If we assume that $\mu(t)$ is constant on each interval, $[t_i,t_{i+1}]$, then each exponential can be written as

$\begin{array}{rcl} \displaystyle e^{-\int_{t_i}^{t_{i+1}} \mu(t) \; dt} & = & \displaystyle e^{\; -\int_{t_i}^{t_{i+1}} \mu_i \; dt} \\ & = & \displaystyle e^{\; -\mu_i \int_{t_i}^{t_{i+1}} dt} \\ & = & \displaystyle e^{\; -\mu_i \Delta t} \end{array}$

where $\mu_i$ is the constant $\mu(t)$ in the interval $[t_i,t_{i+1}]$.

Further simplifying: The Taylor Series of $e^{-\alpha}$ is $1 - \alpha + {\alpha^2 \over 2} + \cdots$, so we can approximate the exponential with the first two terms of its Taylor Series:

$ e^{\; -\mu_i \Delta t} \approx 1 - \mu_i \; \Delta t$

Substituting that approximation back into the product, we get the following very important formula:

$\displaystyle e^{-\int_0^D \mu(t) \; dt} \;\; \approx \;\; \prod_{i=0}^{n-1} \; (1 - \mu_i \Delta t)$

Note that $\mu_i \Delta t$ is the "fraction absorbed per unit length" times "length of the interval", which is the fraction of light absorbed over the interval.
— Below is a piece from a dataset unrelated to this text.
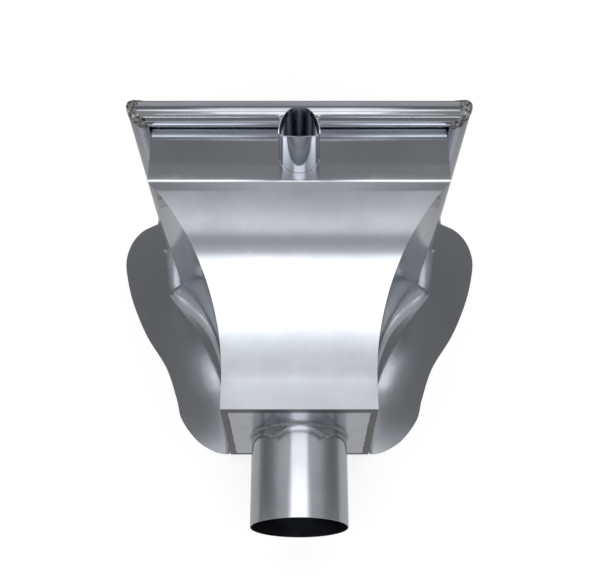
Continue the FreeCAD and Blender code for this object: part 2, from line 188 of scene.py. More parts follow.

So $\mu_i \Delta t$ is the opacity of the interval, and $1 - \mu_i \Delta t$ is the transparency of the interval.

The algorithm to compute one pixel of the image, $I_\textrm{proj}$, is:

1. For the ray from the fluoro origin to the pixel, determine its entry point and exit point on the CT volume.
2. From the entry and exit points, determine $D$ and $n$.
3. Set $p = 1$.
4. Step through the volume:
   
   For $i$ = $0$ to $n-1$:
   1. Determine $\mu_i$ by looking up the attenuation in the CT volume at position $\ell( \frac12 (t_i + t_{i+1}) )$, which is in the middle of the interval. This requires a trilinear interpolation of the discretely sampled values in the CT volume.
   2. Set $p = p \times (1 - \mu_i \Delta t)$.
   
   
5. Then the pixel intensity is $I_\textrm{out} = p \; I_\textrm{in}$.

Note that this is only an approximation and can be improved by

• Taking smaller steps, $\Delta t$.
• Using more terms of the Taylor Series in approximating $e^{-\mu_i \Delta t}$.

This algorithm can be implemented in software, but it is now usually implemented in hardware on the Graphics Processing Unit (GPU).